━━━━━ DATASET CONTENT
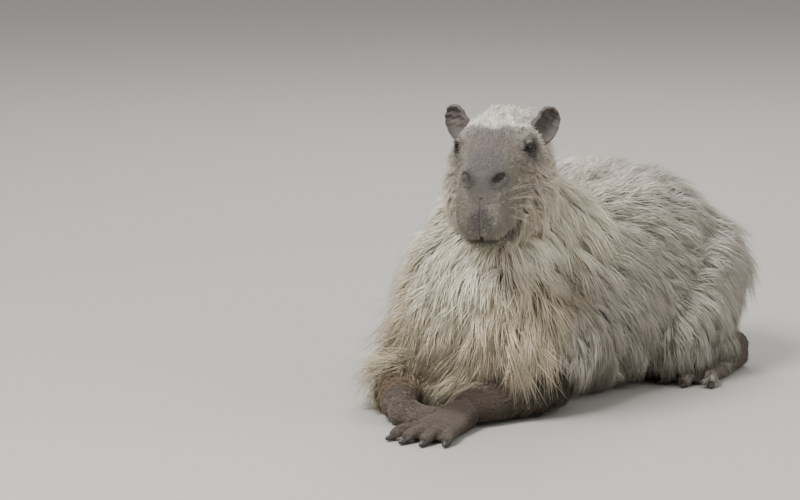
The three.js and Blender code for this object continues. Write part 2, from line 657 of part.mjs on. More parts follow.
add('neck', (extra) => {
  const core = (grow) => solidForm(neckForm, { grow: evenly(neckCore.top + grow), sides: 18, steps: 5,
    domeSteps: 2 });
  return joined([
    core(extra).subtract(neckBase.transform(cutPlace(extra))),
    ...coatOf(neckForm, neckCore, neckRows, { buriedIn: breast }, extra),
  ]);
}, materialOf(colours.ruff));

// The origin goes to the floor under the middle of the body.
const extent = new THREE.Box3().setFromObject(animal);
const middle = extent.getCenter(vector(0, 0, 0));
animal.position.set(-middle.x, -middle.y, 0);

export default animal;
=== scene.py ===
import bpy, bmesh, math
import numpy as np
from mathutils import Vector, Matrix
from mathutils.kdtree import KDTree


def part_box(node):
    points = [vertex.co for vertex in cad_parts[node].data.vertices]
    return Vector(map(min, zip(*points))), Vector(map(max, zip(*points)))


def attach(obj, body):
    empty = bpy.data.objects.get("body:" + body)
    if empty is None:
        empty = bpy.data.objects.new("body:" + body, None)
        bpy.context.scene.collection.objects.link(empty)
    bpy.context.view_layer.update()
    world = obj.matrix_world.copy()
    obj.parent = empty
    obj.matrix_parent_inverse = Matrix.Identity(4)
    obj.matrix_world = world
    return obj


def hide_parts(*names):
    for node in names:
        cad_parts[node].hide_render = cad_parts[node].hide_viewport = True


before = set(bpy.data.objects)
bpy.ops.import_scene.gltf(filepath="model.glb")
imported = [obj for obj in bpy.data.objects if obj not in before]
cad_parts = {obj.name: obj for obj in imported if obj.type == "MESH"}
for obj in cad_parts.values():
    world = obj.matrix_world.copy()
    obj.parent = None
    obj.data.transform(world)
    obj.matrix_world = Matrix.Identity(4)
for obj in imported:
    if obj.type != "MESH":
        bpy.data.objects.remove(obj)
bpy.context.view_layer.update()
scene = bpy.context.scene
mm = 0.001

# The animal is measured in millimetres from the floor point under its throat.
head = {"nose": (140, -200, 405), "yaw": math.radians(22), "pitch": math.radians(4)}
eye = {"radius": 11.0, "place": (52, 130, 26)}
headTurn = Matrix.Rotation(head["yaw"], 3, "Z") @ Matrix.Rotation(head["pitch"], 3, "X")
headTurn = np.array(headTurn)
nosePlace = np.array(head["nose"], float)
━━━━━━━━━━
Write out again only the lines from the line containing "of the body." through the line containing "imported = [obj", both included, exactly as they are.

== OUTPUT OF THE TASK ==
// The origin goes to the floor under the middle of the body.
const extent = new THREE.Box3().setFromObject(animal);
const middle = extent.getCenter(vector(0, 0, 0));
animal.position.set(-middle.x, -middle.y, 0);

export default animal;
=== scene.py ===
import bpy, bmesh, math
import numpy as np
from mathutils import Vector, Matrix
from mathutils.kdtree import KDTree


def part_box(node):
    points = [vertex.co for vertex in cad_parts[node].data.vertices]
    return Vector(map(min, zip(*points))), Vector(map(max, zip(*points)))


def attach(obj, body):
    empty = bpy.data.objects.get("body:" + body)
    if empty is None:
        empty = bpy.data.objects.new("body:" + body, None)
        bpy.context.scene.collection.objects.link(empty)
    bpy.context.view_layer.update()
    world = obj.matrix_world.copy()
    obj.parent = empty
    obj.matrix_parent_inverse = Matrix.Identity(4)
    obj.matrix_world = world
    return obj


def hide_parts(*names):
    for node in names:
        cad_parts[node].hide_render = cad_parts[node].hide_viewport = True


before = set(bpy.data.objects)
bpy.ops.import_scene.gltf(filepath="model.glb")
imported = [obj for obj in bpy.data.objects if obj not in before]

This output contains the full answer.